The young waitress nodded. “I think it went out on Monday. And then on Tuesday, we got that snowstorm. Weather’s been crazy.”

“Where does it go?” I asked.

“Oh, it’s piled up down on the other shore,” my father said vaguely, waving his arm.

He’s known this lake for more than 80 years. While I ate pasta cooked with peppers, tomatoes, onions, and mushrooms, my father talked about his adventures on the lake. My mother chimed in with the story about the time she and my father and another couple took us out sailing — us being six small children — and the weather turned rough.

“I remember how relieved I was once we got passed the point,” my father said. “That’s when I knew we were going to make it.”

When we done eating, we walked outside to look at the last of the snow melting on the banks. I could hear the waves smacking against the shore. Despite the cold wind, it was pretty clear that spring had arrived.

April 05, 2013

Woke to singing

It’s the silence of winter that gets to me more than anything. When I walk in the frozen woods, I hear nothing but my own breathing, my own boots crunching through the crust of snow. The tracks at my feet are the only indication that I’m not alone in the vast white world. Here, a deer came running through hours ago: there, a rabbit passed by.

When I wake up on a winter morning, the only sounds I hear are low and harsh: the scrape of a metal snow shovel against porch or pavement. The frantic scratching of a cat, paws against glass, trying to get into the warm house. The salt truck rumbling down the street, scattering crystals onto ice. The distant whir of snow blowers.

This week, here at the beginning of April, I’ve been listening anxiously every time I slide open the door for the cats or run down the muddy driveway to the mailbox.
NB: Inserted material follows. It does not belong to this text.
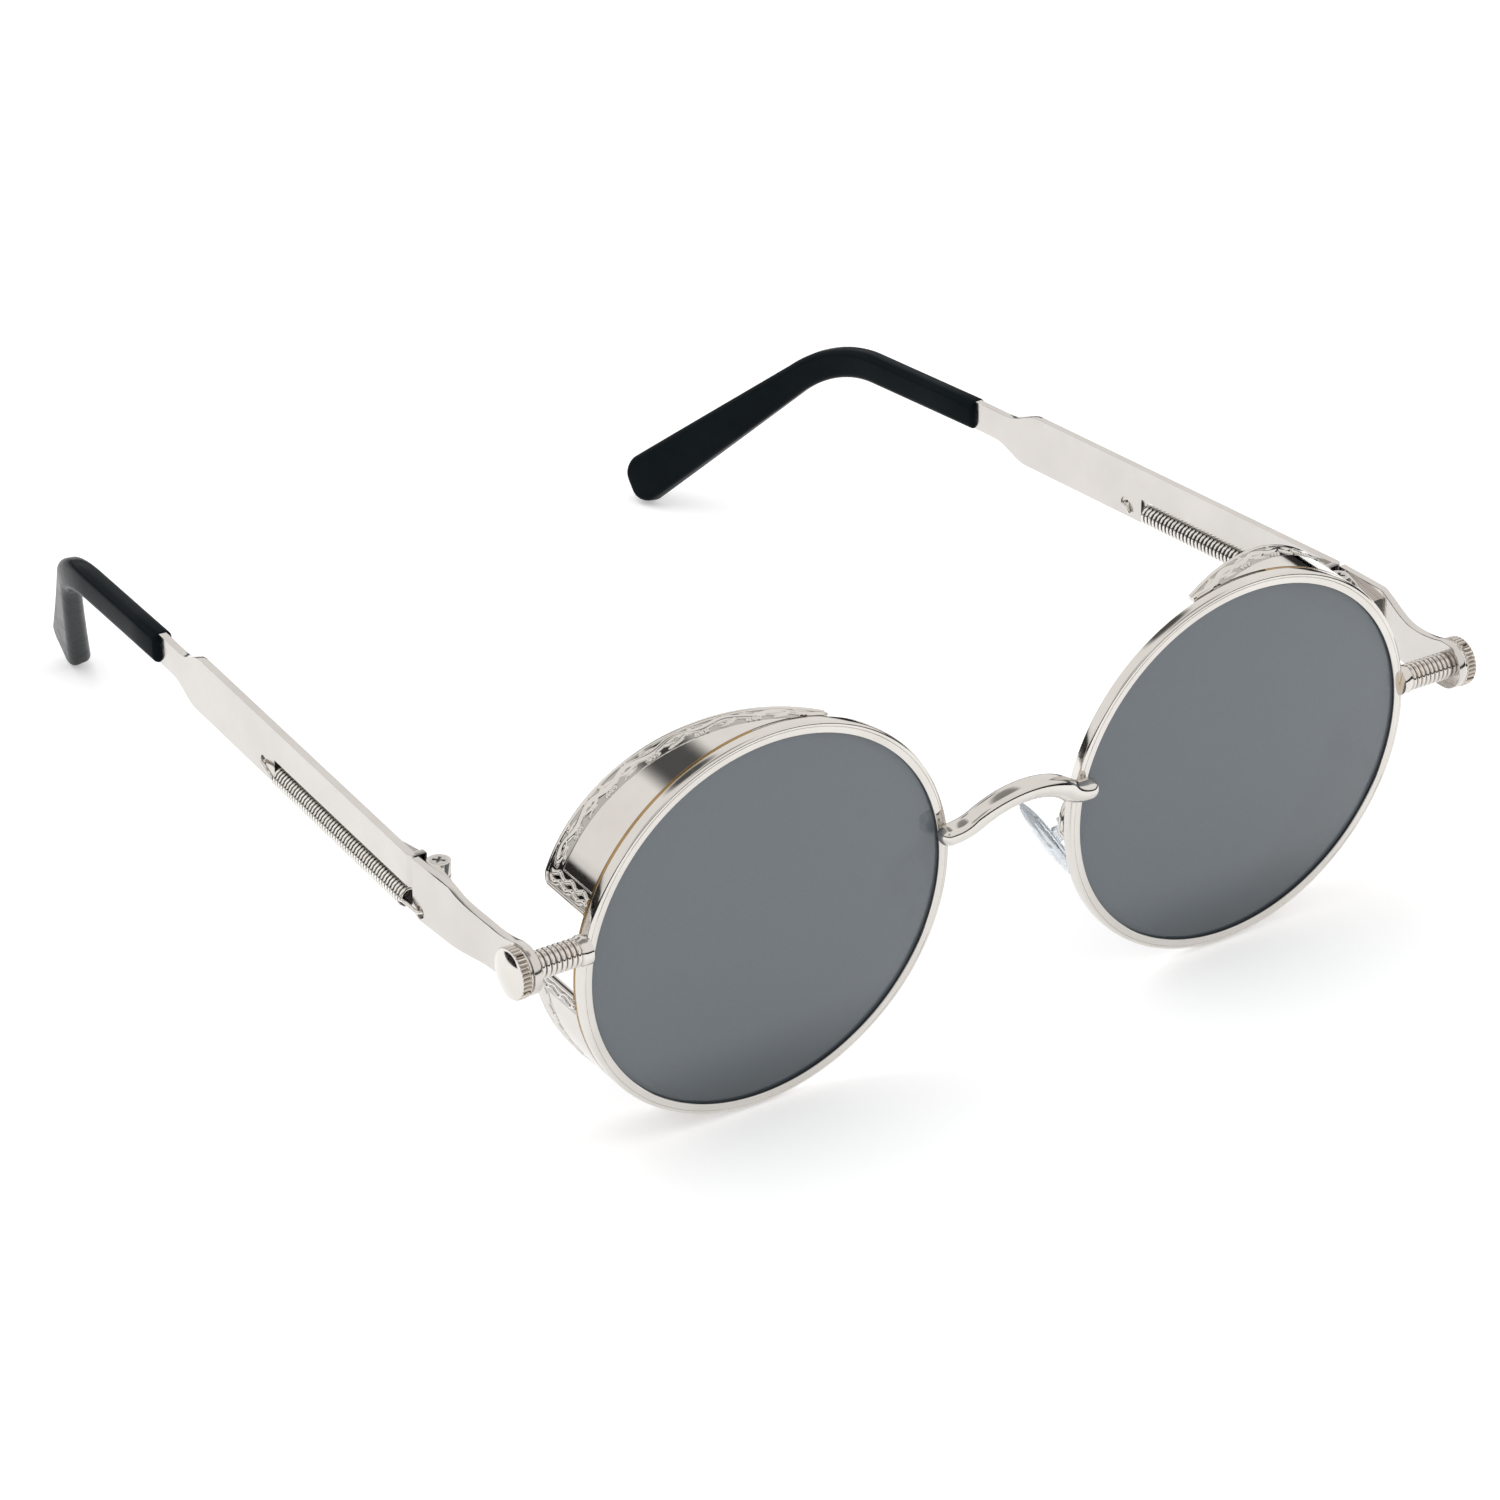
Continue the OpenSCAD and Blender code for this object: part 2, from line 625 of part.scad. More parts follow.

I’ve been waiting for the music that means the return of warm weather.

At dawn this morning, I woke to hear songs loud enough to vibrate through the double panes of storm windows, the twittering and chirping and chattering of spring birds. Tree frogs chimed in with their shrill melodies. A woodpecker began a rhythmic tapping. I opened the window to hear it all: the singing, the thrumming, the awkward squawkings.

Every creature welcomes spring. My old cats don’t roam far any more, but just the opportunity to sleep outside in the sun or creep under the lilac bushes is enough to make them happy. (And by happy, I mean that they stop peeing on the living room carpet.) Boy-in-Black and Blonde Niece have already been throwing a disc out in the backyard, getting in shape for Ultimate Frisbee games.

We still have pockets of snow — tucked against the north side of the house and beneath the stand of old conifers — but the birds and frogs have made their announcement: spring is here.

April 03, 2013


Sunshine along the creek The snow is beginning to melt. Every day, the sun lasts just a little bit longer. When I took a walk along the creek, I had to wear mittens, but the angle of light made me think that spring is almost here.